I was shocked that Howard fell into McHale's lap, and appalled that we would pass on a ready-to-play guy like Howard who fit a need so well.


----------



## KJay (Sep 22, 2002)

> Originally posted by <b>blabla97</b>!
> 
> 
> 
> I was shocked that Howard fell into McHale's lap, and appalled that we would pass on a ready-to-play guy like Howard who fit a need so well.


yeah I was mad at that one also, it didn't seem like the Wolves were doing anything consructive. If they were going to waste the pick, they should have traded it.


----------



## bballer27 (Aug 21, 2003)

i agree that he should play more often


----------



## sheefo13 (Jul 13, 2002)

on draft day, the 3 players i wanted to see drafted by thwe wolves were troy bell, carlos delfino, or josh howard. if the wolves would have drafted howard, we would have tremendous depth. in the sac kings game, everyone who was dressed played but ebi. what we needed was a player that could come in and play right away. i guess mchale thought he would be like a trophy catching dust on the bench. i dont know why howard wasnt a top 15 pick. dontaye jones was and they were both in the ACC and howard won ACC player of the year.
anywayz ebi doesnt look as athletic as i thought. even if he sits and collects dust on the bench, he should be able to get some boards and blocks when he is in the game.
hopefully this guy will prove me wrong in 3 years or so when his contract is up. the wolves do have a great history of wasting picks, the last one was will avery, obviously a horrible pick


----------



## KG_And1 (Feb 19, 2003)

I believe the logic behind Flip and McHale's move was that they knew, or assumed, that Ebi would have been a top 10 pick if he had gone to college ball, so by drafting him right now we'd have a pick who would have not been in our reaches because we'd not be in the lottery...hopefully.

As of right now, we have no playing time for a bunch of rookies, though Mcleod is an exception due to T-Hud's injury, but we are going for the Championship and we've got all the pieces needed for a serious run at the title...a project like Ebi is risky but I see the logic behind this and if I were to grade the Wolves on drafting Ebi, I'd give them a B-. 

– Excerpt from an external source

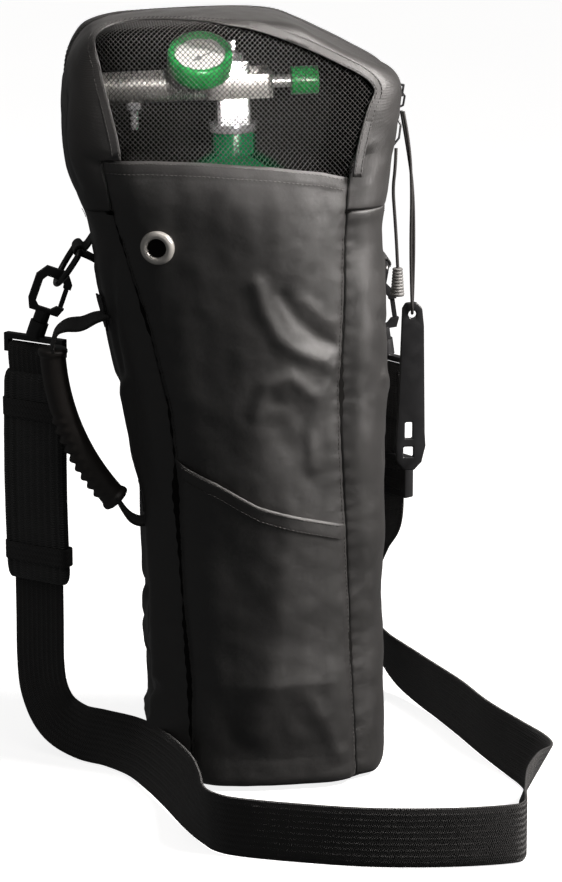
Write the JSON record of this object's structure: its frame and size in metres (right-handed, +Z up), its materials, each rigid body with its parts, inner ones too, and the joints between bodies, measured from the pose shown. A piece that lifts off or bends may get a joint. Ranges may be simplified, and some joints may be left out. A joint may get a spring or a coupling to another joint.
{
  "type": "oxygen cylinder shoulder bag",
  "caption": "Zip-top shoulder bag with net window holding a slim oxygen cylinder, post valve and regulator, with padded strap, carry handle and hanging wrench.",
  "frame": {"origin": "middle of the bag's base, on the floor it stands on", "axes": "+Z up along the bag, +X to the bag's right seen from the front, -Y out of the front panel"},
  "size_m": [0.3402, 0.3555, 0.4918],
  "materials": {
    "nylon": "satin black woven nylon",
    "net": "black knitted net",
    "nickel": "polished nickel",
    "zipper": "black coil zipper tape",
    "zip_metal": "black enamelled zinc",
    "webbing": "ribbed black webbing",
    "green_cylinder": "glossy green paint",
    "valve_chrome": "bright chrome",
    "brass_fitting": "bright brass",
    "aluminium_bar": "satin aluminium",
    "screw_steel": "turned steel",
    "green_plastic": "glossy green moulding",
    "seal": "matt seal",
    "gauge_steel": "plain steel",
    "dial_white": "matt white dial",
    "needle_black": "matt black needle",
    "lens_clear": "clear lens",
    "black_acetal": "satin black moulding",
    "black_steel": "black enamelled wire",
    "pad_rubber": "ribbed black rubber",
    "grip_rubber": "dark grey rubber",
    "cord_black": "thin black cord",
    "tip_rubber": "ribbed grey rubber"
  },
  "bodies": {
    "bag": {"base_panel": "nylon", "front_panel": "nylon", "gusset_left": "nylon", "gusset_right": "nylon", "back_panel": "nylon", "front_pocket": "nylon", "grommet": "nickel", "grommet_washer": "nickel", "zipper_fixed_side": "zipper", "ring_tabs": "webbing", "handle_patches": "webbing", "strap_left_fall": "webbing", "strap_left_turn": "webbing", "strap_front_run": "webbing", "strap_right_loop": "webbing", "strap_rise": "webbing", "strap_right_fall": "webbing", "oxygen_cylinder": "green_cylinder", "valve_body": "valve_chrome", "packing_nut": "valve_chrome", "safety_plug": "brass_fitting", "outlet_barb": "brass_fitting", "yoke": "aluminium_bar", "regulator_body": "aluminium_bar", "gauge_boot": "green_plastic", "inlet_washer": "seal", "gauge_case": "gauge_steel", "gauge_dial": "dial_white", "gauge_lens": "lens_clear", "swivel_base_left": "black_acetal", "swivel_base_right": "black_acetal"},
    "hood": {"hood_front_strip": "nylon", "hood_side_left": "nylon", "hood_side_right": "nylon", "hood_top": "nylon", "mesh_window": "net", "zipper_hood_side": "zipper"},
    "upper_slider": {"zip_slider_upper": "zip_metal", "slider_ring": "zip_metal"},
    "lower_slider": {"zip_slider_lower": "zip_metal", "slider_link": "zip_metal"},
    "wrench_on_cord": {"lanyard": "cord_black", "cylinder_wrench": "black_acetal"},
    "zip_pull": {"pull_cord": "cord_black", "pull_tip": "tip_rubber"},
    "ring_left": {"d_ring_left": "black_steel"},
    "ring_right": {"d_ring_right": "black_steel"},
    "hook_left": {"snap_hook_left": "black_acetal"},
    "hook_right": {"snap_hook_right": "black_acetal"},
    "gate_left": {"hook_gate_left": "black_acetal"},
    "gate_right": {"hook_gate_right": "black_acetal"},
    "handle": {"handle_grip": "grip_rubber", "handle_webbing": "webbing"},
    "pad": {"shoulder_pad": "pad_rubber"},
    "glide": {"tri_glide": "black_acetal"},
    "stem": {"valve_stem": "valve_chrome"},
    "knob": {"flow_knob": "aluminium_bar"},
    "t_screw": {"yoke_screw": "screw_steel", "yoke_screw_knob": "green_plastic"},
    "needle": {"gauge_needle": "needle_black"}
  },
  "joints": [
    {"name": "hood_fold", "type": "hinge", "parent": "bag", "child": "hood", "pos_m": [0, -0.071, 0.37185], "axis": [1, 0, 0], "range_deg": [0, 110]},
    {"name": "upper_slider_run", "type": "slide", "parent": "bag", "child": "upper_slider", "axis": [0.1644, 0, 0.9864], "range_m": [0, 0.006]},
    {"name": "lower_slider_run", "type": "slide", "parent": "bag", "child": "lower_slider", "axis": [0.1644, 0, 0.9864], "range_m": [-0.045, 0]},
    {"name": "wrench_swing", "type": "hinge", "parent": "upper_slider", "child": "wrench_on_cord", "pos_m": [0.09, 0.014, 0.423], "axis": [0, 1, 0], "range_deg": [-70, 0]},
    {"name": "pull_swing", "type": "hinge", "parent": "lower_slider", "child": "zip_pull", "pos_m": [0.0848, 0.0045, 0.401], "axis": [0, 1, 0], "range_deg": [-70, 0]},
    {"name": "ring_left_tilt", "type": "hinge", "parent": "bag", "child": "ring_left", "pos_m": [-0.118, 0.008, 0.338], "axis": [0, 1, 0], "range_deg": [-3, 5]},
    {"name": "ring_right_tilt", "type": "hinge", "parent": "bag", "child": "ring_right", "pos_m": [0.0825, 0.046, 0.318], "axis": [0, 1, 0], "range_deg": [-5, 5]},
    {"name": "hook_left_swivel", "type": "hinge", "parent": "bag", "child": "hook_left", "pos_m": [-0.1435, 0.008, 0.2905], "axis": [0.3353, 0, 0.9421], "range_deg": [-20, 20]},
    {"name": "hook_right_swivel", "type": "hinge", "parent": "bag", "child": "hook_right", "pos_m": [0.0832, 0.046, 0.2653], "axis": [-0.1457, 0, 0.9893], "range_deg": [-20, 8]},
    {"name": "gate_left_open", "type": "hinge", "parent": "hook_left", "child": "gate_left", "pos_m": [-0.12989, 0.008, 0.30072], "axis": [0, 1, 0], "range_deg": [-20, 0], "stiffness_Nm_per_rad": 0.02},
    {"name": "gate_right_open", "type": "hinge", "parent": "hook_right", "child": "gate_right", "pos_m": [0.09039, 0.046, 0.281], "axis": [0, 1, 0], "range_deg": [-20, 0], "stiffness_Nm_per_rad": 0.02},
    {"name": "handle_swing", "type": "hinge", "parent": "bag", "child": "handle", "pos_m": [-0.0775, -0.026, 0.184], "axis": [-0.2314, 0, 0.9729], "range_deg": [-8, 25]},
    {"name": "pad_slide", "type": "slide", "parent": "bag", "child": "pad", "axis": [0, 0, 1], "range_m": [-0.05, 0]},
    {"name": "glide_slide", "type": "slide", "parent": "bag", "child": "glide", "axis": [0, 0, 1], "range_m": [-0.012, 0.04]},
    {"name": "valve_turn", "type": "hinge", "parent": "bag", "child": "stem", "pos_m": [-0.02086, 0.001, 0.45804], "axis": [-0.0262, 0, 0.9997], "range_deg": [0, 270]},
    {"name": "flow_select", "type": "hinge", "parent": "bag", "child": "knob", "pos_m": [-0.10674, 0.001, 0.44079], "axis": [0.9997, 0, 0.0262], "range_deg": [0, 330]},
    {"name": "yoke_screw_turn", "type": "hinge", "parent": "bag", "child": "t_screw", "pos_m": [0.00403, 0.001, 0.44369], "axis": [0.9997, 0, 0.0262], "range_deg": [0, 350]},
    {"name": "needle_sweep", "type": "hinge", "parent": "bag", "child": "needle", "pos_m": [-0.04294, -0.02247, 0.461], "axis": [-0.0214, -0.5736, 0.8189], "range_deg": [-240, 0]}
  ]
}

Oh yeah, does anybody remember Rickert?


----------



## Devestata (May 29, 2002)

> Originally posted by <b>KG_And1</b>!
> I believe the logic behind Flip and McHale's move was that they knew, or assumed, that Ebi would have been a top 10 pick if he had gone to college ball, so by drafting him right now we'd have a pick who would have not been in our reaches because we'd not be in the lottery...hopefully.
> 
> As of right now, we have no playing time for a bunch of rookies, though Mcleod is an exception due to T-Hud's injury, but we are going for the Championship and we've got all the pieces needed for a serious run at the title...a project like Ebi is risky but I see the logic behind this and if I were to grade the Wolves on drafting Ebi, I'd give them a B-.
> ...


I agree about Ebi. If he develops good, it's definitely going to be looked back upon as a steal.

Rickert went to Europe, didn't he? He should have stayed in college. He is a good player and could do the Wolves well, but not at this point. He needs to bulk up.


----------



## sheefo13 (Jul 13, 2002)

how bout that windmill lay-up he pulled on cristaian leightner on friday against the wizards. i was going crazy, he might be something in 4 years


----------